- SHORT PROBLEM -
From the entries that follow, list every line in which the string "right" appears.

** start DATA ROWS **

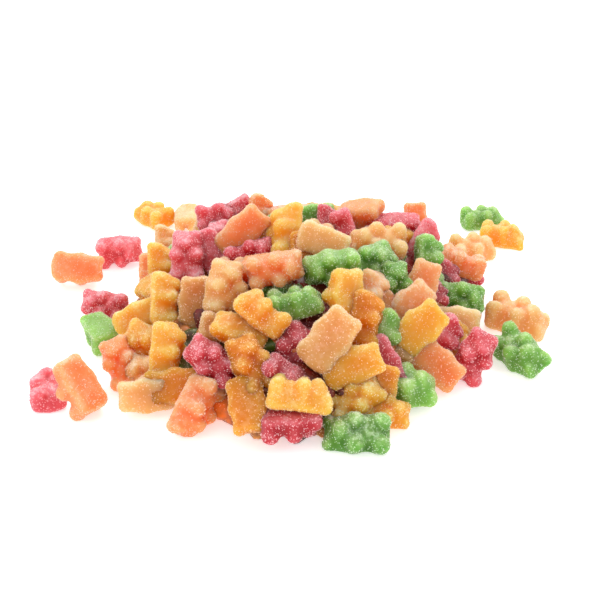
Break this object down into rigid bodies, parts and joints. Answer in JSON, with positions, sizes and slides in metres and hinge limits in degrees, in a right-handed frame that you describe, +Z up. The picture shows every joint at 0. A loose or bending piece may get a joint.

** end DATA ROWS **
** start DATA ROWS **

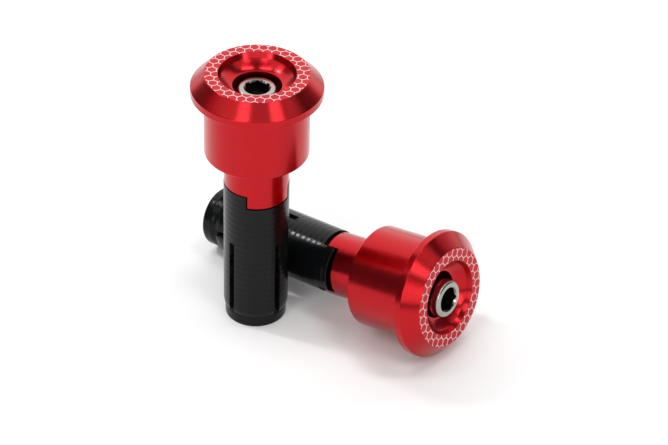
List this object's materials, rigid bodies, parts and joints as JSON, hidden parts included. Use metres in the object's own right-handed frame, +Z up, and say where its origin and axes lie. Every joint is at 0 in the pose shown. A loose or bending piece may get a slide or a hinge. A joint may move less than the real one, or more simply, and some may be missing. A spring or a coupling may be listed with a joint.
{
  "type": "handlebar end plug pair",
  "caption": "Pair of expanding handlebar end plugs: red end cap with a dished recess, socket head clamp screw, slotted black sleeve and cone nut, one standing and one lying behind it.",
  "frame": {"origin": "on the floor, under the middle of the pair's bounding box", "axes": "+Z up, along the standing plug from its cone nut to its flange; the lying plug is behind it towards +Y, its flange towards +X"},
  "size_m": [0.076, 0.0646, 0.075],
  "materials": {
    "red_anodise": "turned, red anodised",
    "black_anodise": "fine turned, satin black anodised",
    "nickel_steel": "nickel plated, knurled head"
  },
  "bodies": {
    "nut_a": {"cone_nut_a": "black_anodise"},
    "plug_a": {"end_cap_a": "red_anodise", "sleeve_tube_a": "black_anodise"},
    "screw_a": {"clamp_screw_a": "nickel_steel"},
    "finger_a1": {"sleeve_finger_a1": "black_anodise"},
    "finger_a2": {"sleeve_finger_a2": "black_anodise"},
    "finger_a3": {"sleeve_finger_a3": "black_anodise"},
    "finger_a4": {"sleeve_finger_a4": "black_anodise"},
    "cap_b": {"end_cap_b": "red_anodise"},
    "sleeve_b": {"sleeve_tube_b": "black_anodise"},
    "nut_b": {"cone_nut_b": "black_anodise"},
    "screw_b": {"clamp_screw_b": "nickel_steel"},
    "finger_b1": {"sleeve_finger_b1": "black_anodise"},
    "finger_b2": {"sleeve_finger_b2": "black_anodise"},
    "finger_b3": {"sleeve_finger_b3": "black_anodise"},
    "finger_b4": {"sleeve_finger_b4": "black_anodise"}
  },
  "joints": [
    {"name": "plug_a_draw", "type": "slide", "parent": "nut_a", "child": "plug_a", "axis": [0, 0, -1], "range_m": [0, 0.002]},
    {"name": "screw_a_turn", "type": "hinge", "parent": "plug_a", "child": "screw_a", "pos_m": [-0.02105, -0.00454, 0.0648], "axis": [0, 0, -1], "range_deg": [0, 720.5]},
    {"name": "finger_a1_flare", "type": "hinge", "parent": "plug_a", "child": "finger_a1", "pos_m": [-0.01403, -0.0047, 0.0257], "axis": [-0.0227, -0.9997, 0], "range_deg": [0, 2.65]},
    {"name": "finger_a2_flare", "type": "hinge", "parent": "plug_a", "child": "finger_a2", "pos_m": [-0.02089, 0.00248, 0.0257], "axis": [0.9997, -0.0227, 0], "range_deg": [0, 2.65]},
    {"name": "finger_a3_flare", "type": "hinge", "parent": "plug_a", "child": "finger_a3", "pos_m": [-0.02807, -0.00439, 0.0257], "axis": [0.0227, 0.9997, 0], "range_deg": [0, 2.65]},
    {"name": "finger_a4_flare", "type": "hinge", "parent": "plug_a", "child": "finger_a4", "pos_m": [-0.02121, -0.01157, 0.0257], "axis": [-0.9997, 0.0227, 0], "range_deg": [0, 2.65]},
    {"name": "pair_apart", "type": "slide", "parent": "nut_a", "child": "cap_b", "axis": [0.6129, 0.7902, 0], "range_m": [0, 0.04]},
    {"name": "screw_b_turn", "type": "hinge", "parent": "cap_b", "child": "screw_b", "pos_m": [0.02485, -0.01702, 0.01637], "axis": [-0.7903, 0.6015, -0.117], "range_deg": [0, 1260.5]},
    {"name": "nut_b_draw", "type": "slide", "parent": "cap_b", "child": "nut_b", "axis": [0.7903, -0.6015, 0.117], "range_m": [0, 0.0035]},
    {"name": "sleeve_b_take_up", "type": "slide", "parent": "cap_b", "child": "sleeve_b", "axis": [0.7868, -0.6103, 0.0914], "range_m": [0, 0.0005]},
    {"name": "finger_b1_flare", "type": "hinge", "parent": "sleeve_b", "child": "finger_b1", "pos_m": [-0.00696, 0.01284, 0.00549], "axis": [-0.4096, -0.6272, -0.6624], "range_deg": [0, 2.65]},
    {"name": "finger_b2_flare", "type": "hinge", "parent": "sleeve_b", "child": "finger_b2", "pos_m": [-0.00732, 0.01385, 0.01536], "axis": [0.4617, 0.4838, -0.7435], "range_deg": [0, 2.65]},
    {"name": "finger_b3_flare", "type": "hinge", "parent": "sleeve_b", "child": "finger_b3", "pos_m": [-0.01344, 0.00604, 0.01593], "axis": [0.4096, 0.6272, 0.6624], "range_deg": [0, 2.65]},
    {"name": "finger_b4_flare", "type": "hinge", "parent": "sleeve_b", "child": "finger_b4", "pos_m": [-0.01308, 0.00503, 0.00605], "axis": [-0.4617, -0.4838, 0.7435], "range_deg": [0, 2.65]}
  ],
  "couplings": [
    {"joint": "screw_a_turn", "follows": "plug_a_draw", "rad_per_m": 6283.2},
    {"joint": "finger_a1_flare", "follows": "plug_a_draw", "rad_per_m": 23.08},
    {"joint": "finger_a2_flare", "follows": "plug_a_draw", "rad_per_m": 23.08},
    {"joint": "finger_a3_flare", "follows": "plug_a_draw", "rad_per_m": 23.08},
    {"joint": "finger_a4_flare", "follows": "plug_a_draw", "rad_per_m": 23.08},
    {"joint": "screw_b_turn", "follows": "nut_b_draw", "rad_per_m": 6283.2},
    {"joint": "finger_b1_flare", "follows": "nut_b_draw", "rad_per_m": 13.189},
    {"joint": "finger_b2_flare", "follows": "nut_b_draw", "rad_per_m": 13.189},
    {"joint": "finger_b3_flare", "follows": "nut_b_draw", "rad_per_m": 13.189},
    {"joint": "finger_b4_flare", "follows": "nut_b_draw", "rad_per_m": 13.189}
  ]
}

** end DATA ROWS **

- RESPONSE -
Break this object down into rigid bodies, parts and joints. Answer in JSON, with positions, sizes and slides in metres and hinge limits in degrees, in a right-handed frame that you describe, +Z up. The picture shows every joint at 0. A loose or bending piece may get a joint.
List this object's materials, rigid bodies, parts and joints as JSON, hidden parts included. Use metres in the object's own right-handed frame, +Z up, and say where its origin and axes lie. Every joint is at 0 in the pose shown. A loose or bending piece may get a slide or a hinge. A joint may move less than the real one, or more simply, and some may be missing. A spring or a coupling may be listed with a joint.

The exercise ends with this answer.